Take Airbnb, for example. Airbnb’s non-traditional approach uses an interesting nomenclature during feedback sessions to ease tension and help employees open up.

According to the company’s book, The Airbnb Story, after learning employee communication wasn’t as candid as leaders had hoped, co-founder Joe Gebbia, decided to put his tool to the test.

The entire Airbnb team was introduced to the concepts of ‘elephants,’ big truths everyone knows but doesn’t want to talk about, ‘dead fish,’ a grievance someone is having trouble letting go of, and ‘vomit’ sessions, a time when employees are encouraged to air these concerns without risk of judgement or interruption.

While not every company may be willing to implement this strategy, the growing necessity for a culture built on transparency and open communication remains urgent. When employees feel comfortable asking their employers the tough questions, the result is a more engaged, motivated, and productive workforce.  

Here are three ways to help employees feel more comfortable voicing concerns or asking difficult questions:

1. Create an open and honest culture.

Employees who don’t hear leaders openly discussing feedback will be less likely to share their own thoughts with both peers and management. At the same time, creating a judgemental or hostile environment when critical feedback is given will quickly make employees retreat and shut down any honest remarks.

Making open discussions part of your company culture will make addressing uncomfortable questions and concerns feel natural to employees. Train management and employees to offer frequent and immediate feedback to their team in order to set an example.

Training should include how to give critical and informative feedback without offending employees. This should include offering tips on how to fix the issue or appropriately mentoring to get back on track. As employees begin to see management’s willingness to provide constructive feedback, they’ll see why offering their own feedback is crucial to improving their work process.  

2. Bring your team together. 

Separating employees into small groups is a great way to create personalized relationships without being overly intimidating. Allowing your team to meet with direct supervisors or company leaders in small groups to discuss their positive and negative experiences with the company gives them the opportunity to discuss issues that may have been weighing down their motivation and productivity.

Here at EmployeeChannel, we broke up into groups of five and had lunch with our CEO. Dividing into groups gave us a sense of security and lunch felt more casual than sitting in a board room or formal office. This gave our CEO the chance to become closer with his employees, and afterwards, our groups understood his nature was not to criticize or judge our feedback, no matter what type we offered.

Managers or company leaders should start the conversation in a comfortable setting, whether it’s over a lunch, coffee, or even a quick snack. Most importantly, leaders should let employees take the reigns as the meeting progresses. Not all employees will be comfortable opening up, so try directing specific questions to employees to encourage them to offer their own thoughts and opinions.

Before the meeting is over, explain that your team is always welcome to come and discuss any topics of concern or questions at any time. Even if you’ve expressed this multiple times before, reiterating it after a personal meeting will be more impactful.

3. Leave room for anonymity.

Most companies can quickly point out the few employees who aren’t afraid to speak up and share their thoughts.
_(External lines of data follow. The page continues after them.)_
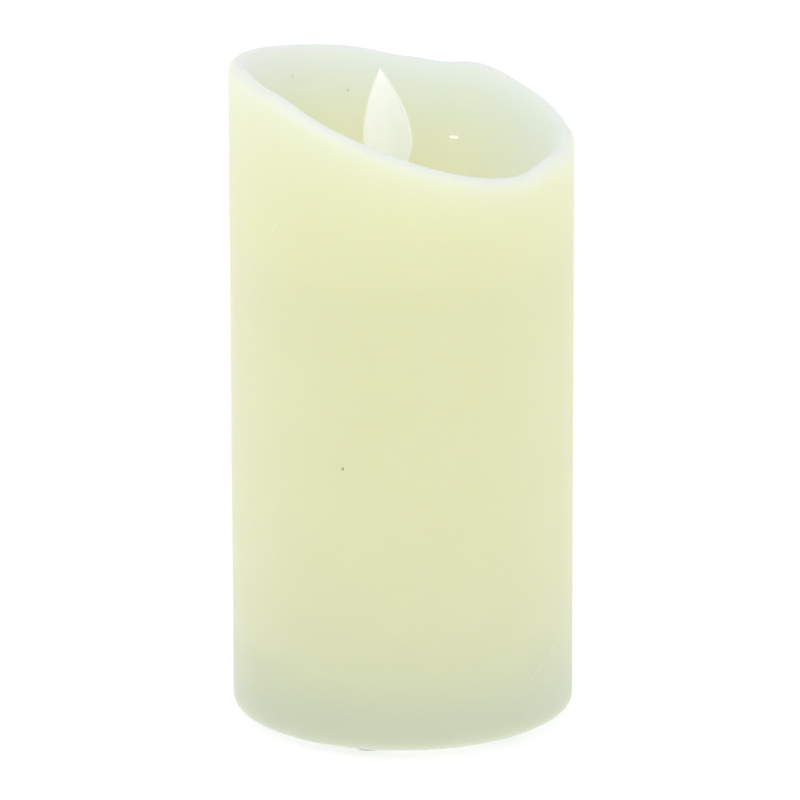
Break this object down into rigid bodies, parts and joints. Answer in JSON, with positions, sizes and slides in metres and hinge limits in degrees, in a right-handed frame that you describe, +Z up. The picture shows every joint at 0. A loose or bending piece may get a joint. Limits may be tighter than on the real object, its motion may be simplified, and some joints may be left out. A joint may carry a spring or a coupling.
{
  "type": "flameless led candle",
  "caption": "Ivory pillar candle with a sloping wavy rim, a swinging flame paddle over a drive coil, and a hinged battery door in its base.",
  "frame": {"origin": "centre of the pillar, on the surface that its feet stand on", "axes": "+Z up along the pillar; -Y is the front, where the switch is; +X to the right of the front"},
  "size_m": [0.078, 0.078, 0.154],
  "materials": {
    "wax": "smooth ivory wax, slightly translucent",
    "core_plastic": "moulded off-white plastic",
    "base_plastic": "fine moulded texture",
    "door_plastic": "fine moulded texture",
    "silicone": "clear silicone, slightly frosted",
    "steel_screw": "zinc plated",
    "knob_plastic": "satin black",
    "switch_metal": "stamped and plated",
    "pin_brass": "tinned brass",
    "board_green": "solder mask over glass board",
    "chip_black": "moulded epoxy",
    "capacitor_sleeve": "shrink sleeve",
    "small_parts": "chip parts and a plated crystal can",
    "cell_wrap": "printed sleeve, plain, with bare metal ends",
    "contact_plate": "nickel plated",
    "spring_steel": "plated spring wire",
    "flame_plastic": "milky translucent",
    "magnet_nickel": "nickel plated",
    "wire_steel": "polished wire",
    "case_plastic": "black moulded plastic",
    "bobbin_plastic": "natural nylon",
    "copper_wire": "enamelled copper",
    "led_epoxy": "water clear epoxy",
    "sleeve_black": "soft black sleeve",
    "lead_red": "insulated wire",
    "lead_black": "insulated wire",
    "lead_yellow": "insulated wire",
    "lead_white": "insulated wire"
  },
  "bodies": {
    "root": {"wax_shell": "wax", "inner_barrel": "core_plastic", "base_housing": "base_plastic", "foot_1": "silicone", "foot_2": "silicone", "foot_3": "silicone", "foot_4": "silicone", "base_screws": "steel_screw", "switch_body": "switch_metal", "switch_pins": "pin_brass", "control_pcb": "board_green", "control_chip": "chip_black", "pcb_capacitor": "capacitor_sleeve", "pcb_parts": "small_parts", "pcb_screws": "steel_screw", "battery_cell_1": "cell_wrap", "battery_cell_2": "cell_wrap", "positive_plate": "contact_plate", "negative_plate": "contact_plate", "bridge_plate": "contact_plate", "negative_spring": "spring_steel", "bridge_spring": "spring_steel", "pivot_wire": "wire_steel", "module_case_front": "case_plastic", "module_case_back": "case_plastic", "case_screws": "steel_screw", "module_screws": "steel_screw", "coil_bobbin": "bobbin_plastic", "coil_winding": "copper_wire", "led": "led_epoxy", "led_sleeve": "sleeve_black", "battery_lead_red": "lead_red", "battery_lead_black": "lead_black", "led_lead_red": "lead_red", "led_lead_black": "lead_black", "coil_lead_yellow": "lead_yellow", "coil_lead_white": "lead_white"},
    "flame_paddle": {"flame": "flame_plastic", "flame_magnet": "magnet_nickel"},
    "switch_slider": {"switch_knob": "knob_plastic"},
    "door": {"battery_door": "door_plastic"}
  },
  "joints": [
    {"name": "flame_swing", "type": "hinge", "parent": "root", "child": "flame_paddle", "pos_m": [0, 0, 0.104], "axis": [0, 1, 0], "range_deg": [-5, 17]},
    {"name": "switch_slide", "type": "slide", "parent": "root", "child": "switch_slider", "axis": [1, 0, 0], "range_m": [-0.0025, 0.0025]},
    {"name": "door_hinge", "type": "hinge", "parent": "root", "child": "door", "pos_m": [0.0276, 0, 0.0042], "axis": [0, -1, 0], "range_deg": [0, 85]}
  ]
}
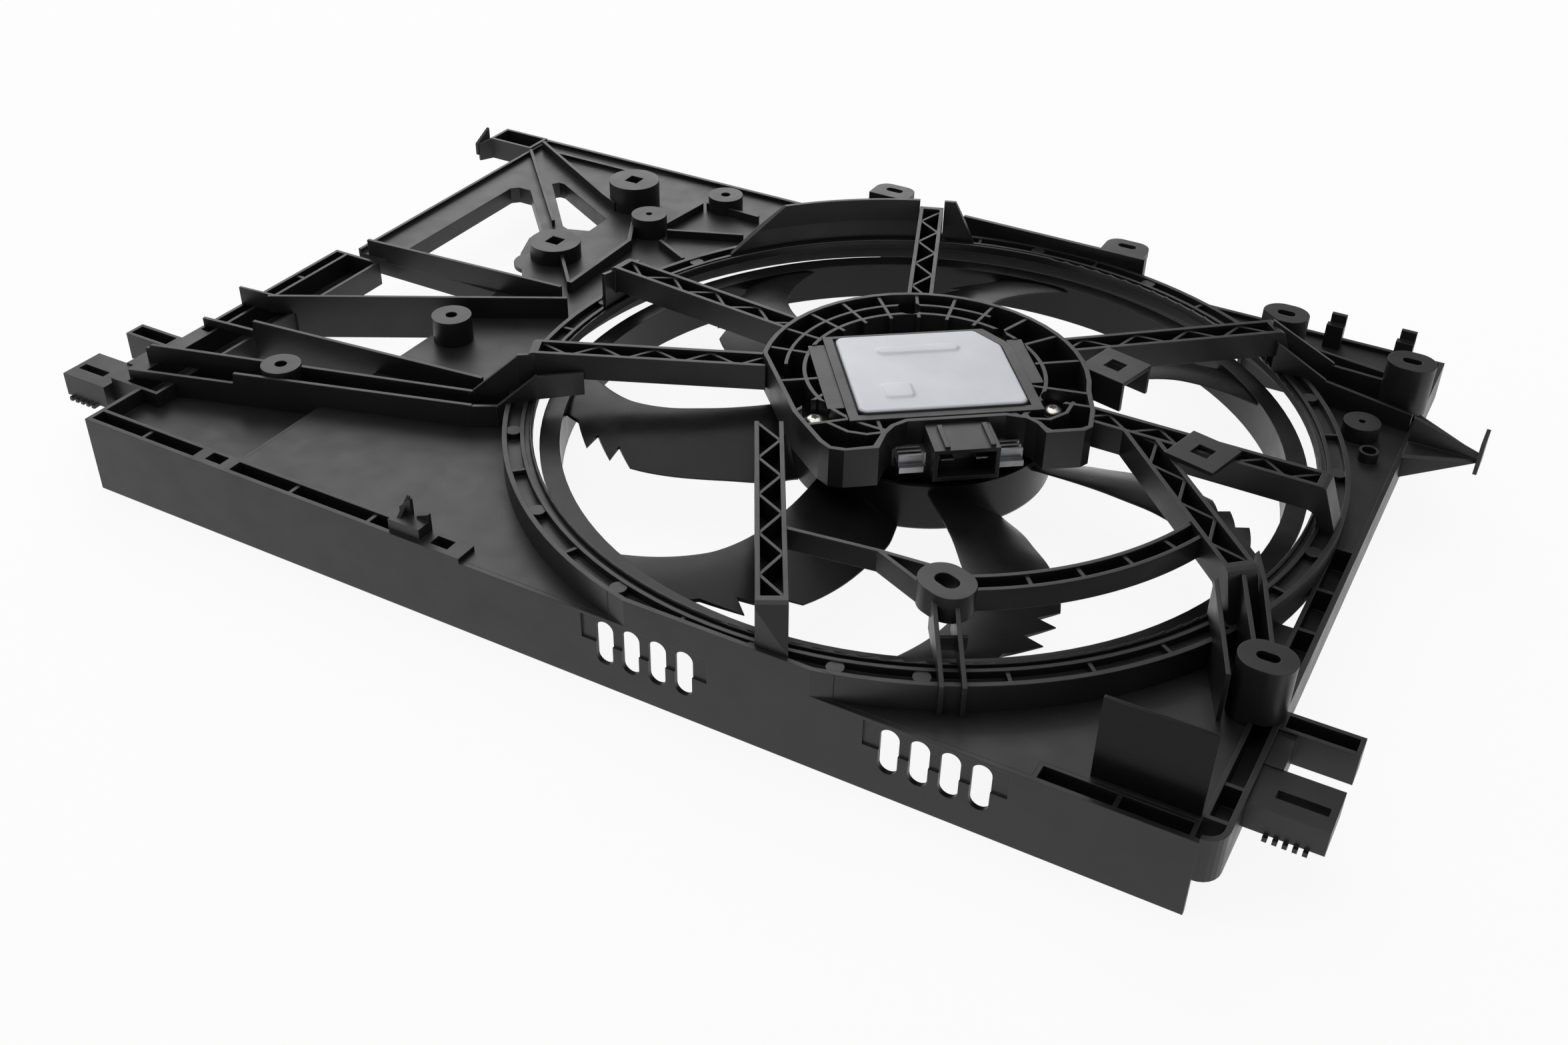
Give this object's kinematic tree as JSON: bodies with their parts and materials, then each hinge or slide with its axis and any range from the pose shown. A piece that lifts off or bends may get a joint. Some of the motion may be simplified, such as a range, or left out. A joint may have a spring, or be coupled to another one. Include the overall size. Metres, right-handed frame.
{
  "type": "radiator cooling fan",
  "caption": "Electric radiator fan: a long moulded shroud with a round throat, a spoke lattice that carries the motor and controller, and a banded axial wheel.",
  "frame": {"origin": "middle of the outline, on the plane that meets the radiator", "axes": "+X along the front wall towards the fan's side, +Y from the front wall to the back wall, +Z from the radiator towards the engine, along the fan axis"},
  "size_m": [0.682, 0.438, 0.0814],
  "materials": {
    "shroud_plastic": "satin grained black",
    "wheel_plastic": "satin black",
    "housing_plastic": "smooth black",
    "bearing_steel": "ground",
    "lamination_steel": "bare sheet edges",
    "zinc_steel": "zinc plated",
    "magnet": "dull grey",
    "copper": "enamelled wire",
    "cast_alloy": "die cast",
    "cover_alloy": "pale satin",
    "screw_steel": "zinc plated",
    "tin": "tinned",
    "board": "coated"
  },
  "bodies": {
    "shroud": {"deck_left": "shroud_plastic", "left_bosses": "shroud_plastic", "deck_front_right": "shroud_plastic", "deck_back_right": "shroud_plastic", "front_wall": "shroud_plastic", "right_wall": "shroud_plastic", "back_wall": "shroud_plastic", "left_edge": "shroud_plastic", "front_left_floor": "shroud_plastic", "corner_frame": "shroud_plastic", "truss_ribs": "shroud_plastic", "throat_ring": "shroud_plastic", "wind_shield": "shroud_plastic", "spoke_top": "shroud_plastic", "spoke_upper_left": "shroud_plastic", "spoke_left": "shroud_plastic", "spoke_front": "shroud_plastic", "spoke_right": "shroud_plastic", "spoke_branch": "shroud_plastic", "spoke_upper_right": "shroud_plastic", "clip_brackets": "shroud_plastic", "arc_brace": "shroud_plastic", "motor_carrier": "shroud_plastic", "right_gusset": "shroud_plastic", "upper_gusset": "shroud_plastic", "front_right_boss": "shroud_plastic", "back_right_bosses": "shroud_plastic", "back_ears": "shroud_plastic", "left_clip": "shroud_plastic", "right_clip": "shroud_plastic", "hook_arm": "shroud_plastic", "deflector_plate": "shroud_plastic", "lower_bearing": "bearing_steel", "upper_bearing": "bearing_steel", "stator_core": "lamination_steel", "stator_coils": "copper", "motor_base": "cast_alloy", "motor_screws": "screw_steel", "controller_housing": "housing_plastic", "circuit_board": "board", "controller_cover": "cover_alloy", "cooling_fins": "cast_alloy", "connector_block": "housing_plastic", "connector_pins": "tin"},
    "fan": {"fan_hub": "wheel_plastic", "fan_blade_1": "wheel_plastic", "fan_blade_2": "wheel_plastic", "fan_blade_3": "wheel_plastic", "fan_blade_4": "wheel_plastic", "fan_blade_5": "wheel_plastic", "fan_blade_6": "wheel_plastic", "fan_blade_7": "wheel_plastic", "fan_band": "wheel_plastic", "hub_screws": "screw_steel", "rotor_can": "zinc_steel", "magnets": "magnet", "motor_shaft": "bearing_steel"}
  },
  "joints": [
    {"name": "fan_spin", "type": "hinge", "parent": "shroud", "child": "fan", "pos_m": [0.083, -0.012, 0.03], "axis": [0, 0, 1], "continuous": true}
  ]
}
However, it’s likely there’s a higher number of people on your team who struggle with employee communication.

To help your more timid staff members open up, send out anonymous surveys  to help push employee communication forward. While anonymous surveys aren’t ideal for sensitive topics, like harassment claims or accusations, they’re great for encouraging employees to express concerns about communication, feedback, benefits, or management styles.

After you’ve assessed the results, begin making changes throughout your company based on some of the responses. When employees see that management is truly invested in their honest feedback and puts in the effort to help conditions improve, the culture will naturally begin to change to a very open, welcoming environment.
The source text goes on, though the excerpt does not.